Weingarten, up there on top of that high horse whose feet are sunk in the mud, after admitting that he cribbed “the best sentence in this piece” from Gladwell, writes, “Now, had I not disclosed stealing this line, I would have been reprimanded by The Washington Post, probably disciplined with a suspension, and possibly fired. I would not have contested whatever punishment I received, because I would know I deserved it because I had been a thief.” I have done the same thing with the first paragraph of this piece, which is why it reads like the beginning of a wretched, groveling post. (Please imagine that there were quotation marks around it, or that it was slightly offset, indicating that it was an extended quote.

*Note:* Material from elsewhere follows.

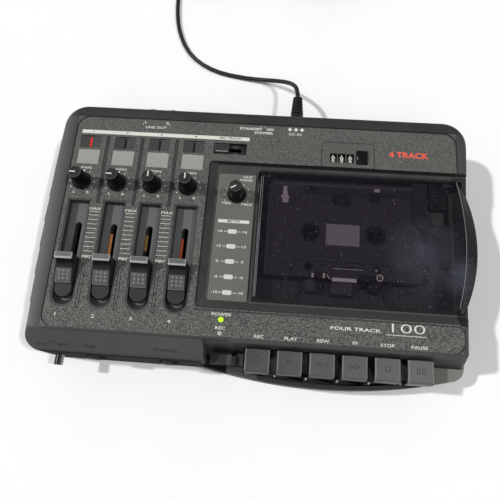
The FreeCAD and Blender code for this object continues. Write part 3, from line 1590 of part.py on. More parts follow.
def deck_plate():
    plate = Solid("deck_plate")
    outline = plate.sketch("outline", deck_low).rounded(
        -S.plate_left, S.plate_right, -S.plate_front, S.plate_back, S.plate_corner_radius)
    plate.pad("sheet", outline, S.deck_thick)
    bores = plate.sketch("bores", 0)
    for x, y in HUBS.values():
        bores.circle(x, y, S.spindle_radius + S.running_gap)
    bores.circle(capstan_x, -S.capstan_y, S.capstan_radius + S.running_gap)
    for x, y in PLATE_BOSSES:
        bores.circle(x, y, S.plate_screw_radius + S.seat_gap)
    plate.cut_through("bores_cut", bores)
    pins = plate.sketch("guide_pins", S.deck_top)
    for x in (S.guide_left, S.guide_right):
        pins.circle(x, -S.guide_y, S.guide_pin_radius)
    plate.pad("guide_pin_pads", pins, S.head_plate_gap + 2 * S.head_plate_thick)
    for number, x in enumerate(ear_places()):
        half = S.hinge_ear_half_depth
        stem = plate.sketch(f"ear_{number}", x, "YZ_Plane").rectangle(
            S.hinge_y - half, S.hinge_y + half, S.deck_top - S.deck_thick / 2, S.hinge_z)
        plate.pad(f"ear_pad_{number}", stem, S.hinge_ear_width)
        head = plate.sketch(f"ear_head_{number}", x, "YZ_Plane").circle(
            S.hinge_y, S.hinge_z, half)
        plate.pad(f"ear_head_pad_{number}", head, S.hinge_ear_width)
    bore = plate.sketch("ear_bore", 0, "YZ_Plane").circle(
        S.hinge_y, S.hinge_z, S.hinge_pin_radius)
    plate.cut_through("ear_bore_cut", bore)
    plate.finish()


def lug_places():
    """Left edges of the two lugs inside the lid."""
    left = -S.lid_left + S.lid_wall + S.hinge_gap
    right = (S.lid_right_back - S.lid_rake - S.lid_wall - S.hinge_gap
             - S.hinge_lug_width)
    return left, right


def ear_places():
    """Left edges of the two ears of the deck plate, on the inner side of the lugs."""
    left, right = lug_places()
    return left + S.hinge_lug_width + S.hinge_gap, right - S.hinge_gap - S.hinge_ear_width


def hinge_pins():
    left, right = lug_places()
    length = S.hinge_lug_width + S.hinge_gap + S.hinge_ear_width
    pins = [rod("left_pin", S.hinge_pin_radius, (left, S.hinge_y, S.hinge_z), length, "x"),
            rod("right_pin", S.hinge_pin_radius,
                (right + S.hinge_lug_width - length, S.hinge_y, S.hinge_z), length, "x")]
    node("lid_hinge_pins", group("pins", *pins))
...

It is now no longer stolen.)
But what Weingarten does not disclose is that he clearly stole the second best line in the piece — “I contend you cannot steal something of no intrinsic value; say, a fart” — which is good enough to have been curaggregated elsewhere.
Several days earlier, Awl pal Mat Honan had tweeted:
Trying to take Buzzfeed guy’s plagiarism seriously but the posts in question… It’s like he stole someone else’s signature fart.
— mat honan (@mat) July 27, 2014
Weingarten’s plagiarism of Honan’s plagiarism fart joke has not gone unnoticed:
On plagiarism and fart theft Washington Post July 29: http://t.co/bk6pftAlZa Me, July 26: https://t.co/177Mn7h9Kb
— mat honan (@mat) July 29, 2014
But, just because one cannot steal a fart, does that mean one cannot steal a fart joke? Weingarten should perhaps apologize, probably in farts. But one hopes the Washington Post will not treat him too harshly: someone who steals a fart joke is a weird, disreputable person, perhaps, and even someone deserving of firing, perhaps, but not a thief.